Out of nowhere, in March of 2016, J.J. Abrams announced a sequel to Cloverfield had been made in secret. Cloverfield was a found footage movie released in 2008 under similar secretive methods. And I hated the original, mainly because it was yet another found footage movie. It had characters who made stupid decisions that merely happened so that the next plot point was possible. It lacked a meaningful resolution and didn’t even leave things ambiguous enough to think about after the film was over. So, you could say I was cautious about 10 Cloverfield Lane.
10 Cloverfield Lane has incredibly loose ties to the original, and I wouldn’t even call it a sequel, more of a distant relative. It’s not found footage (thank god!). It has characters making intelligent decisions. It has themes and layers of plots and even an ending with some ambiguity. Its story is clearly focused on Michelle (Mary Elizabeth Winstead), a young woman running from her fear about a relationship who ends up, after a car accident, trapped in a survival bunker. She’s told by the owner of the bunker, Howard (John Goodman) that he rescued her and that outside the bunker there’s been an attack on the entire nation. These claims are backed up by Emmett (John Gallagher, Jr.), a contractor who helped build the bunker, that yes, something bad did go down. Claims are made that the air is toxic and everyone is kept locked up inside. But there’s more going on here below the surface.
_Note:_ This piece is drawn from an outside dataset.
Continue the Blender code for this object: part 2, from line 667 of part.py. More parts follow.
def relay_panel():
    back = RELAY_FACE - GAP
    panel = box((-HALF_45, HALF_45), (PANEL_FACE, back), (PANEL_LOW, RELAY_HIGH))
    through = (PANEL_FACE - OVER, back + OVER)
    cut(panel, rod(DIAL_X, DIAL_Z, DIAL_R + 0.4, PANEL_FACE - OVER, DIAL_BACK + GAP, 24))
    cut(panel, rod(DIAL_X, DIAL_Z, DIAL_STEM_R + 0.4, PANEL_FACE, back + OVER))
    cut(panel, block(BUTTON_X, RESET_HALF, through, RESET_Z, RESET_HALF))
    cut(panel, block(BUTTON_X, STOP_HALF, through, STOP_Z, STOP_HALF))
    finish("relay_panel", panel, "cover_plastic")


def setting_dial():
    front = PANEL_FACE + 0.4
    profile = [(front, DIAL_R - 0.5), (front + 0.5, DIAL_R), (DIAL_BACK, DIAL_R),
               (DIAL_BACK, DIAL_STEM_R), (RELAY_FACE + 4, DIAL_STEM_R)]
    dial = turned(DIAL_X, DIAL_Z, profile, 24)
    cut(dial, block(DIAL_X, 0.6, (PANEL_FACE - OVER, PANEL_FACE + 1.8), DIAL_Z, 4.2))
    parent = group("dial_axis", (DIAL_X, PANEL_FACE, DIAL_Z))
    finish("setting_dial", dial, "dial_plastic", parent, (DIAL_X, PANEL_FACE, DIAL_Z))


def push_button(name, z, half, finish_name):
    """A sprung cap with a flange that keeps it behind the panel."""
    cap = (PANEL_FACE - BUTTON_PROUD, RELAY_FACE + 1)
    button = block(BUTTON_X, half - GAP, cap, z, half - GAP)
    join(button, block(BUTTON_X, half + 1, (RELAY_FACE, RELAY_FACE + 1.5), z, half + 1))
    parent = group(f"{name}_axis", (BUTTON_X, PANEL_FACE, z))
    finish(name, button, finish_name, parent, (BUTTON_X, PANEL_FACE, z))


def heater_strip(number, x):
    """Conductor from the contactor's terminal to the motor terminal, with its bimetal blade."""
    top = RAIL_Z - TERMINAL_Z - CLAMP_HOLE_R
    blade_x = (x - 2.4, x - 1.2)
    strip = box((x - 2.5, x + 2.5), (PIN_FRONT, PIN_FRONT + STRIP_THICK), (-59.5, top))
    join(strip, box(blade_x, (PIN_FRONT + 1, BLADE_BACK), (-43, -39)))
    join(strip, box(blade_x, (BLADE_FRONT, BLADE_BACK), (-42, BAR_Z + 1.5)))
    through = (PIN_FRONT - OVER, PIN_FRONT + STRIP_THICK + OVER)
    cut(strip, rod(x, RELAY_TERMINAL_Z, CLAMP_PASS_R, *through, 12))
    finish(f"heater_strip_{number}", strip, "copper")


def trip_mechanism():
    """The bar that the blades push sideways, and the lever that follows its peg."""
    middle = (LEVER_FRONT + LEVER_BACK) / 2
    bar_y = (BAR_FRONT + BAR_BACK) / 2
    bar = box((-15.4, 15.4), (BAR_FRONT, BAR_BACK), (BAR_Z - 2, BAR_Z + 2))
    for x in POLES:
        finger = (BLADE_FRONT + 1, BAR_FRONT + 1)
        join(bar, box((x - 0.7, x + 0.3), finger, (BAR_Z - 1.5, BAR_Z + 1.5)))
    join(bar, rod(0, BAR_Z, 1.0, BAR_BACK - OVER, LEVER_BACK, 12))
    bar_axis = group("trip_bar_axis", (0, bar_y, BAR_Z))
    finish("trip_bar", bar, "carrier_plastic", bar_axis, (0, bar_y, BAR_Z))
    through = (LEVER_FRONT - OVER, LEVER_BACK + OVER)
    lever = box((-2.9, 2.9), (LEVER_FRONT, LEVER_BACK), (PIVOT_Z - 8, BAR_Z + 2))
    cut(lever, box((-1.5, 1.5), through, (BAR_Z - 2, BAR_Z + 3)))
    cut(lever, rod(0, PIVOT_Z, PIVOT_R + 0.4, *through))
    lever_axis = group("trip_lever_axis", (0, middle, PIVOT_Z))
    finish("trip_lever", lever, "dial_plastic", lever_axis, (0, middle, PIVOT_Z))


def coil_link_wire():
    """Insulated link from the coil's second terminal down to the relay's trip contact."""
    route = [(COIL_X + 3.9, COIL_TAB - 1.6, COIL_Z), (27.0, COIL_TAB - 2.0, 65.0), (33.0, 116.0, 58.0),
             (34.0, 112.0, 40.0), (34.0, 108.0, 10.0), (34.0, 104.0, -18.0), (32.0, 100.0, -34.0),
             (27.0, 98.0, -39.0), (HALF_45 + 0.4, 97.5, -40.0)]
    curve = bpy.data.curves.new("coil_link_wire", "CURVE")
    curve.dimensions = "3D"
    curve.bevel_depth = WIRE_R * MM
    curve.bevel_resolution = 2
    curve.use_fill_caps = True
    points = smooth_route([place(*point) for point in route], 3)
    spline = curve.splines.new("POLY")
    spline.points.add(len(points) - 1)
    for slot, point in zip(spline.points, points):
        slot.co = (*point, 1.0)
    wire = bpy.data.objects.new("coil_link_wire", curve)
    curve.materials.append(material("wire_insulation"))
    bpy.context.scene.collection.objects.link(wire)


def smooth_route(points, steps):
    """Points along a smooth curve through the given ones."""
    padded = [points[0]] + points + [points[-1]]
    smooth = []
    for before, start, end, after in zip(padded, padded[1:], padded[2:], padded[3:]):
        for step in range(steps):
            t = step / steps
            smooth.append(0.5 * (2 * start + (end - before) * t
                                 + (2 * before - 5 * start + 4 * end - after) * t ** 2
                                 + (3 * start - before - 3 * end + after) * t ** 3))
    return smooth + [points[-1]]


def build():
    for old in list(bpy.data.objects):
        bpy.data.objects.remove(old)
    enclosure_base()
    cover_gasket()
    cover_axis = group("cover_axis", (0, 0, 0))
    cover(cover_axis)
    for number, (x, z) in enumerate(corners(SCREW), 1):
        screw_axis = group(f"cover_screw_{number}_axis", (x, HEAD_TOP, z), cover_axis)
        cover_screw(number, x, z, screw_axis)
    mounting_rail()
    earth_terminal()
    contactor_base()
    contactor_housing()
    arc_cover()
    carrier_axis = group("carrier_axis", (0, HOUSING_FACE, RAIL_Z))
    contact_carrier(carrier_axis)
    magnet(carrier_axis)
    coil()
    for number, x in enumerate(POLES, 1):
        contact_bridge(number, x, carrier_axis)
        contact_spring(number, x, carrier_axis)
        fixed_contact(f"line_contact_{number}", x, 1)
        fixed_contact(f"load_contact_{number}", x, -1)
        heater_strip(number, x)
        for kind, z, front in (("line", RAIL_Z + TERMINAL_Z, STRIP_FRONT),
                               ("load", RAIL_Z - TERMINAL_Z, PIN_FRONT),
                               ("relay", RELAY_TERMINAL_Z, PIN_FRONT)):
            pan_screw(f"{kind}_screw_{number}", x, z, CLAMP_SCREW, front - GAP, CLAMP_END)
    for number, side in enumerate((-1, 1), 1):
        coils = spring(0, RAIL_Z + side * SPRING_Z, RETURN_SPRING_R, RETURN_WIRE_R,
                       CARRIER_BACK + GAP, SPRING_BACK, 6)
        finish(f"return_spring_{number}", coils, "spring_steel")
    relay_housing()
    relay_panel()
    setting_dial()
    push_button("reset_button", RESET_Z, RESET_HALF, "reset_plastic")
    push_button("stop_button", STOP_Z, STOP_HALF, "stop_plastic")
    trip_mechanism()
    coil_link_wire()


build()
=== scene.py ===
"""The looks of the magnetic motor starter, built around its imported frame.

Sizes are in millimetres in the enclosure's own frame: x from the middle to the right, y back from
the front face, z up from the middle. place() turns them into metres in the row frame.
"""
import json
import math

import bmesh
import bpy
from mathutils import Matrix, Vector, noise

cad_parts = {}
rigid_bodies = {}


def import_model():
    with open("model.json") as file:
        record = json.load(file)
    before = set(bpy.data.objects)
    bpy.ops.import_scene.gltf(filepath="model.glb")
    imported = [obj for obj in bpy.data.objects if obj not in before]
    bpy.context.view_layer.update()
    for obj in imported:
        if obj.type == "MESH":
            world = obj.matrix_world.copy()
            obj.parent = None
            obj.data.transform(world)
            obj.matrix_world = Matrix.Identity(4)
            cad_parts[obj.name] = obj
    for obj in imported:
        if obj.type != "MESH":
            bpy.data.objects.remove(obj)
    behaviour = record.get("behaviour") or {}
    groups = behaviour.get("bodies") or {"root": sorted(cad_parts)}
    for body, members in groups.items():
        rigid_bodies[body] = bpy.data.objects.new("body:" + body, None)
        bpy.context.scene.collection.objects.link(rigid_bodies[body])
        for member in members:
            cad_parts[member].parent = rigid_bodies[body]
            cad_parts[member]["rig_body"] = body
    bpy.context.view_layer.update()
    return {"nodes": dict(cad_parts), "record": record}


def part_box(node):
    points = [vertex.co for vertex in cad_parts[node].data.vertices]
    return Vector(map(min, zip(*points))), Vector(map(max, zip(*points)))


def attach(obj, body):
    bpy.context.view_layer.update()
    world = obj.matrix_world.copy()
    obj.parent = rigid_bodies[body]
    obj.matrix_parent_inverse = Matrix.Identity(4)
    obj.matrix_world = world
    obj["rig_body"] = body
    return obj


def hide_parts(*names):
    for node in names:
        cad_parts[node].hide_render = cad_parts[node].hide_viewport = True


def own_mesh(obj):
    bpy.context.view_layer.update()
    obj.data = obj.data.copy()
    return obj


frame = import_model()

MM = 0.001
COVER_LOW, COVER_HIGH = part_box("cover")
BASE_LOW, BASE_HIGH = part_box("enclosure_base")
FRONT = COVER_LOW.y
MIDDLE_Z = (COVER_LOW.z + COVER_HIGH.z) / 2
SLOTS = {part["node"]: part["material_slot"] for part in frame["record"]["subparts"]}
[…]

The film was the first major feature from Dan Trachtenberg. I’ve been following Trachtenberg since way back in 2007 t0 2012 when he was a part of the Totally Rad Show, a web series that reviewed popular media of all kinds and was a sort of inspiration to me. I was very happy with the work our director delivers. Every actor delivers a believable and nuanced performance. The film is full of clever camerawork and pacing, that never comes across as showing off. Everything here is a completely solid piece of tense thrilling film making.
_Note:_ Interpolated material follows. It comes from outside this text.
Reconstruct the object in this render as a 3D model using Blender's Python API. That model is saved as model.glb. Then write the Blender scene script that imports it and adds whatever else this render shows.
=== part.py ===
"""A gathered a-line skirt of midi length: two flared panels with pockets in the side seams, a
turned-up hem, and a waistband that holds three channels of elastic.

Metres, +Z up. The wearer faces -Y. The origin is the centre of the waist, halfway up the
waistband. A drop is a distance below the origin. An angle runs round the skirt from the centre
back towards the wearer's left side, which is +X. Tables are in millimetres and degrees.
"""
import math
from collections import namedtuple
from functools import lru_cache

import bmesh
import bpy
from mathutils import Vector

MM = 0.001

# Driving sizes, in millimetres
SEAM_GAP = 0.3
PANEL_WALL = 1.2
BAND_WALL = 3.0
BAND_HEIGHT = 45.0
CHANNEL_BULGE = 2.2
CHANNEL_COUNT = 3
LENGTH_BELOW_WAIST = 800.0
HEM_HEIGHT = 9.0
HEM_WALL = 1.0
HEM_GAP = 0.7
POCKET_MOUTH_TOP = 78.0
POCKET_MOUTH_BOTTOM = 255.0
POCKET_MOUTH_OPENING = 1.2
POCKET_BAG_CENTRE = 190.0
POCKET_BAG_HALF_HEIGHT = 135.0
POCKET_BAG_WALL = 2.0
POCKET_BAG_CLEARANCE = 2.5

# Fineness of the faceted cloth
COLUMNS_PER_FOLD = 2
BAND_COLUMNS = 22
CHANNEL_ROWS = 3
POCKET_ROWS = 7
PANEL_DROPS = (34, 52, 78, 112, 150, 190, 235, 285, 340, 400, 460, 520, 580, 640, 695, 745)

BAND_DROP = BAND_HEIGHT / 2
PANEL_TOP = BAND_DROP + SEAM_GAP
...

Mary Elizabeth Winstead is the big star of the show. One thing I look for in actors, to really see how good their performances are, is to watch them when they are not the one talking in a scene, when their job is to react. Winstead gives a perfect emotional performance and has a quite a few scenes, the majority of the third act for instance, where she only gets to emote and react. It reads as very real and honest. John Goodman was given a tricky role, he has to play someone we need to trust and believe while simultaneously being unhinged. Up until the final moments of the film it is impossible not to have an internal debate about what is really going on with his character.
The plot has three very clear levels: what is going with Winstead’s character emotionally, the interpersonal conflicts between the three characters in the bunker, and the larger global situation outside the bunker. All three are developed wonderfully, given just enough that each deserves. Where the original Cloverfield came across as a glorified amusement park ride, this picture knows character development is key so that when the bigger, spectacular elements start happening we actually give a damn what happens to the people on screen. In an age where we have films that end in citywide killfests, it’s refreshing to have a movie approaching the same world ending subject matter in such an isolated, quiet way.